Most youth festivals are designed. One of India’s oldest in an extremism-affected part of Assam was scripted by a stir.
The Karbi Youth Festival (KYF) in Diphu, the headquarters of the Karbi Anglong district about 250 km east of Guwahati, survived political upheavals and statehood-seeking armed struggles to turn 50. Its birth, though, was far from festive.
The 50th edition of the KYF, spanning eight days, begins on Friday. It would be headlined by the presence of President Droupadi Murmu, a first for any ethnicity-based festival in the Northeast.
Rise of a movement
More than two decades after its creation in 1951, Karbi Anglong erupted in a movement for using the Roman script for the Karbi language. The Karbis do not have a script of their own and the advent of missionaries during the British rule saw both Assamese and Roman scripts being used for the tribal tongue.
“The Roman script movement started in 1972, increased in intensity a year later. A crackdown on the leaders of the movement made a group of educated youth led by Roy Enghi think about preserving the dying culture and traditions of the Karbis,” Chandra Sing Kro, the president of the Karbi Cultural Society (KCS) said.
The group conceived KYF in 1974 and it evolved into a thread that now binds the Karbis in Karbi Anglong and other parts of Assam and beyond.
The Roman script movement ran almost parallel to another by Karbi schoolgirls to reject uniforms. They turned up in schools in their traditional attire, putting the school authorities in a quandary.

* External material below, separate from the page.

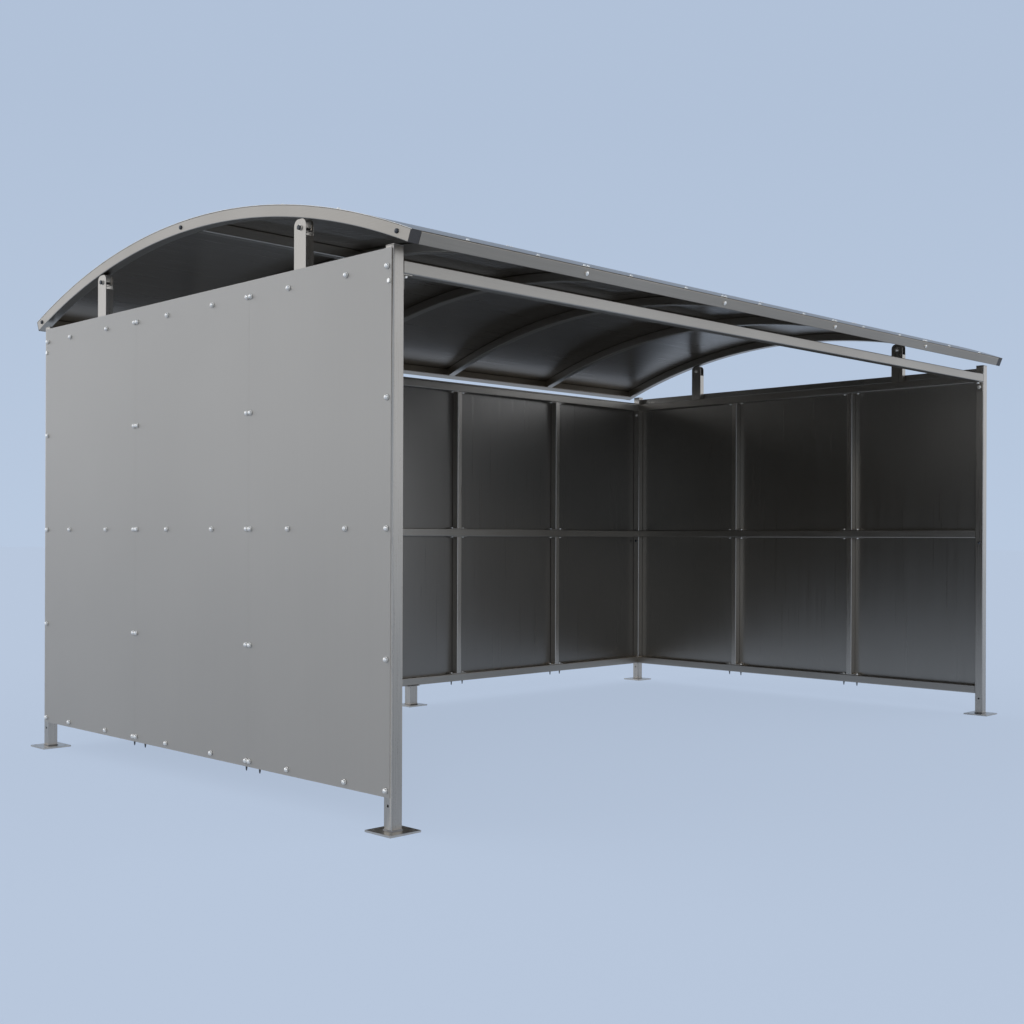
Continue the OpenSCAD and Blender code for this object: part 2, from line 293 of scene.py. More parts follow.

The KCS was formed in 1977 to coordinate with other communities — tribals and non-tribals — and showcase their culture and traditions.
Community space
The golden jubilee of the KYF will be held at the 672-acre Karbi People’s Hall at Taralangso on the outskirts of Diphu. It is the festival’s permanent site and also the largest ethnic village in the Northeast.
“We almost lost our culture, traditional attires, folk songs, dances, traditional sports, and cuisine 50 years ago. This festival helped us keep them alive,” Bidya Sing Rongpi, the general secretary of KCS, said.
From the late 1980s, when ethnicity-based extremism gripped Karbi Anglong, the KYF became a platform for fostering intra-tribe and inter-tribe unity. Peace returned to the district during the past decade or so after the extremist groups signed peace accords with the government.
The unity today is exemplified by former extremists and security personnel, who fought each other at one point in time, involved with organising the KYF. It is also not unusual for leaders of the BJP, which rules the Karbi Anglong Autonomous Council (KAAC), Congress, Marxist-Leninists, and other parties to hobnob for the cause of culture.
The KAAC, a key stakeholder in the festival, believes the KYF has the potential to go global like the two-decades-old Hornbill Festival in adjoining Nagaland. “Our council has increased the budget substantially this time to give an international touch to the KYF with delegates from several Southeast Asian countries expected to take part,” Richard Tokbi, an executive member of the KAAC and general secretary of the festival’s reception committee, said.
The KYF will feature more than 6,000 cultural performances on four stages. Some 2,000 stalls are being put up for visitors to relish ethnic cuisines and buy traditional items. The organisers expect a footfall of 1.5 lakh people every day.